While Smith in other places reveals contempt for pure greed and lack of empathy, his students since have not. But they have followed him enthusiastically in arguing that a nation should suspend its free market ideology to pay for the police and military.

The invisible hand version of market economics became Christian truths under President Reagan, who told rightwing evangelicals and fundamentalists that he was “on [their] side” while he filled his administration with functionaries wearing Adam Smith buttons chanting the “Greed is Good” mantra. In keeping with Rand and Smith, Reagan moved money from the welfare state to the warfare one, and his admirer, George W. Bush, followed suit. God Wants You To Be Rich, the screed of right-wing economic guru Paul Pilzer, has become the statist version of Christianity — justifying our extraction of wealth from a starving Third World and a bombed-out Islamic one, while destroying the sacrifical center of most western religions and of religions like Gandhi’s Hinduism or the Dalai Lama’s Buddhism.
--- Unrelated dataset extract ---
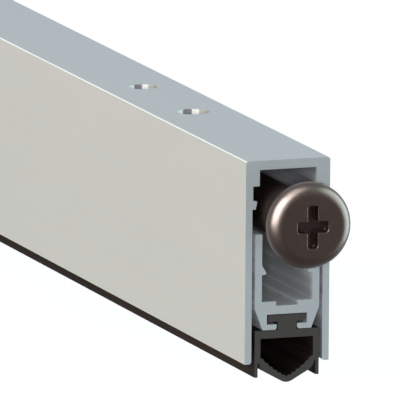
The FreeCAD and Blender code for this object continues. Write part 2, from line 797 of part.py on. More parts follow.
def make_guide_fork():
    """The carrier's block whose uprights slide on the guide post."""
    base_half = arm_inner_half - shoe_gap
    upright_half = post_half_width
    inner = post_half_length + glide_gap
    outer = inner + upright_thickness
    back = -(outer + fork_screw_room())
    fork = Piece("guide_fork", along=post_x)
    base = box_outline(-base_half, floor_z, base_half, seat_z - shoe_gap)
    fork.pad("YZ_Plane", [base], outer - back, shift=back)
    upright = box_outline(-upright_half, floor_z, upright_half, -(top_wall + cam_top_gap))
    for place in (-outer, inner):
        fork.pad("YZ_Plane", [upright], upright_thickness, shift=place)
    well = box_outline(-(post_half_width + glide_gap), web_z, post_half_width + glide_gap, 0)
    fork.cut("YZ_Plane", [well], inner * 2, shift=inner)
    tapped = Round(fork_screw_place(), 0, screw_radius)
    fork.cut("XY_Plane", [tapped], casing_height)


def fork_screw_room():
    return screw_radius * 2 + ear_thickness * 2


def fork_screw_place():
    outer = post_half_length + glide_gap + upright_thickness
    return -(outer + fork_screw_room() / 2)


# Grub screws, two groups of the same screw
def make_grub_screws(label, places, low_z, socket_up):
    """Headless screws standing upright, each with a hexagonal socket at one end."""
    screws = Piece(label, several=True)
    loops = [Round(place, 0, screw_radius) for place in places]
    screws.pad("XY_Plane", loops, screw_length, shift=low_z)
    sockets = [hexagon(place, 0, key_flats) for place in places]
    mouth_level = low_z + screw_length if socket_up else low_z
    screws.cut("XY_Plane", sockets, key_depth, shift=mouth_level, reverse=not socket_up)


make_casing()
make_carrier()
make_gasket()
make_button()
make_insert()
make_ring("guide_retaining_ring", insert_radius, guide_ring_front)
make_guide()
make_push_rod()
make_ring("collar_retaining_ring", rod_radius, collar_inset - ring_thickness)
make_collar()
make_spring()
make_abutment()
make_lock_nut()
make_link_rod()
make_cross_pins()
for side_name, cam_x in (("front", front_cam_x), ("rear", rear_cam_x)):
    make_cam_slider(f"{side_name}_cam_slider", cam_x)
    make_shoe(f"{side_name}_carrier_shoe", cam_x)
    make_shoe_pin(f"{side_name}_shoe_pin", cam_x)
make_guide_post()
make_guide_fork()
abutment_middle = end_x - abutment_front - abutment_length / 2
casing_screw_low = -(top_wall + screw_length)
make_grub_screws("casing_grub_screws", [abutment_middle, post_x], casing_screw_low, False)
shoe_screws = [
    front_cam_x + shoe_screw_place(),
    rear_cam_x + shoe_screw_place(),
    post_x + fork_screw_place(),
]
make_grub_screws("carrier_grub_screws", shoe_screws, floor_z - floor_groove_depth, True)

# Check every object, then write one file for each piece
doc.recompute()
for item in doc.Objects:
    if "Invalid" in item.State or "Error" in item.State:
        raise ValueError(f"{item.Label} failed: {item.State}")
os.makedirs("parts", exist_ok=True)
for piece in pieces:
    shape = piece.body.Shape
    if shape.isNull() or not shape.isValid() or not shape.Solids:
        raise ValueError(f"{piece.body.Label} has no valid solid")
    shape.exportStep(f"parts/{piece.body.Label}.step")
    box = shape.BoundBox
    print(
        f"{piece.body.Label}: {len(shape.Solids)} solid, {shape.Volume:.1f} mm3,"
        f" x {box.XMin:.2f} to {box.XMax:.2f}, y {box.YMin:.2f} to {box.YMax:.2f},"
        f" z {box.ZMin:.2f} to {box.ZMax:.2f}"
    )
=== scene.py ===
# %% [markdown]
# # An automatic door bottom seal
# An aluminium channel sits in a groove under a door. Its brown button is pressed when
# the door shuts, and an inner carrier drops its rubber gasket onto the floor. This
# lesson dresses the finished construction: the construction itself is read in whole
# and never moved. Everything is in metres, X along the seal with the button at +X,
# Y across it, Z up, and the origin in the middle of the casing's top face.

# %% Load the construction
import json
import math

import bmesh
import bpy
import numpy as np
from mathutils import Matrix, Vector


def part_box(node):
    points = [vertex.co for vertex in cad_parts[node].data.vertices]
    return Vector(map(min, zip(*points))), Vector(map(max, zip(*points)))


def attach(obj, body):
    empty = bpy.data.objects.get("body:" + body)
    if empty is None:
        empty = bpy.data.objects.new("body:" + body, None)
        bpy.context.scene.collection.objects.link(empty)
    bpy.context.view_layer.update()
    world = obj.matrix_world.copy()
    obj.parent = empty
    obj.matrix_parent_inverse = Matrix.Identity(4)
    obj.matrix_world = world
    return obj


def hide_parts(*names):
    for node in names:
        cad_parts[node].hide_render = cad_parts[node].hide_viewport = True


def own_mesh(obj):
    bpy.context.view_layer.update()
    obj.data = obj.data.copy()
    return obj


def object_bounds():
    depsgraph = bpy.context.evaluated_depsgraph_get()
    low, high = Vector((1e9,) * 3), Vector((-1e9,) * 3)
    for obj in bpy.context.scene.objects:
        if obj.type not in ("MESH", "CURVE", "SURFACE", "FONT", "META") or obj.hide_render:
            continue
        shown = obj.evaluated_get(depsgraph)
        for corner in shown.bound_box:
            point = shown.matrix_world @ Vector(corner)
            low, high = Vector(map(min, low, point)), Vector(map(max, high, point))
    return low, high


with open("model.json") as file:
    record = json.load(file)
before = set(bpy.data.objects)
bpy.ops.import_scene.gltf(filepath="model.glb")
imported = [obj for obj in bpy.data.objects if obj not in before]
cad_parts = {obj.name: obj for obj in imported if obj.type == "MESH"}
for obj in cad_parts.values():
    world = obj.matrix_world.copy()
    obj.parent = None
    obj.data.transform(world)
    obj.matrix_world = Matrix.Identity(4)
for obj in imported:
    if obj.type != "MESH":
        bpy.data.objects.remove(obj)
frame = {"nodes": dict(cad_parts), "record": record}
nodes = frame["nodes"]
cad_low, cad_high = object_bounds()
print("construction box", tuple(cad_low), tuple(cad_high))

# %% [markdown]
# ## Sizes read from the construction
# Patterns such as saw marks on a cut end need to know where that end is. These places
# come from the boxes of the pieces, so they can't drift away from the construction.

# %% Read the sizes that the finishes need
MM = 0.001
casing_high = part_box("casing")[1]
button_low, button_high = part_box("plunger_button")
end_x = casing_high[0]
rod_z = (button_low[2] + button_high[2]) / 2
head_front_x = button_high[0]
half_width = casing_high[1]
print("casing end", end_x, "rod axis", rod_z, "head front", head_front_x)

# %% [markdown]
# ## A camera at the photograph's angle
# The picture was taken from far away with a long lens: the seal's long edges hardly
# draw together. The angles below were found by fitting the edges of a 13 by 30 mm
# section to the picture, with the lens held at 1600 mm.

# %% Camera
lens_length = 1600.0
film_width = 36.0
camera_azimuth = math.radians(70.199)
camera_elevation = math.radians(10.432)
camera_roll = math.radians(0.437)
camera_distance = 2578.86 * MM
camera_side = 12.817 * MM
camera_rise = 5.913 * MM


def camera_axes(azimuth, elevation, roll):
    """Rightward, upward and forward directions of a camera turned by three angles."""
    forward = Vector((
        -math.sin(azimuth) * math.cos(elevation),
        math.cos(azimuth) * math.cos(elevation),
        -math.sin(elevation),
    ))
    level = Vector((math.cos(azimuth), math.sin(azimuth), 0.0))
    rise = level.cross(forward)
    right = level * math.cos(roll) + rise * math.sin(roll)
    up = rise * math.cos(roll) - level * math.sin(roll)
    return right, up, forward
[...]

‘Greed is good’ selfishness and militarism are, of course, idolatry — a state religion fabricated from a perversion of the Hebrew and Greek scriptures. It is not the religion of Amos, the prophet, or of the Jesus who told the rich young ruler to sell all to give to the poor and in his mountain sermon blessed the meek and urged people to take no thought for the morrow.

We can hope that the cult of aggregated individual greed, protected by a national military that extracts wealth in its behalf, has come crashing down with the recent clattering down of Wall Street. But what will replace it? We have lost most of the common, the village square, the ritualization of community. We have jettisoned the myth of the common profit of humanity or the commonweal (or ‘commonwealth’) that was supposed to be at the heart of the state from the thirteenth century to the Declaration of Independence. We have lost our center.

The present economic and military crisis is very much also a religious one in the broadest sense. What we have done defies the central message of most of the great religions of the world and certainly of Christianity. As Karl Barth, the neo-orthodox theologian, put it, “Fundamentally, the command of God… is self-evidently and in all circumstances a call for counter-movements on behalf of humanity and against its denial in any form — and therefore a call for the championing of the weak against every kind of encroachment on the part of the strong.”

That of course has been the message not only of the prophets but also of many secular thinkers. But it is not the message of Rand or Smith or Pilzer or the Bush/Cheney Administration. Let us hope that it is the Obama message.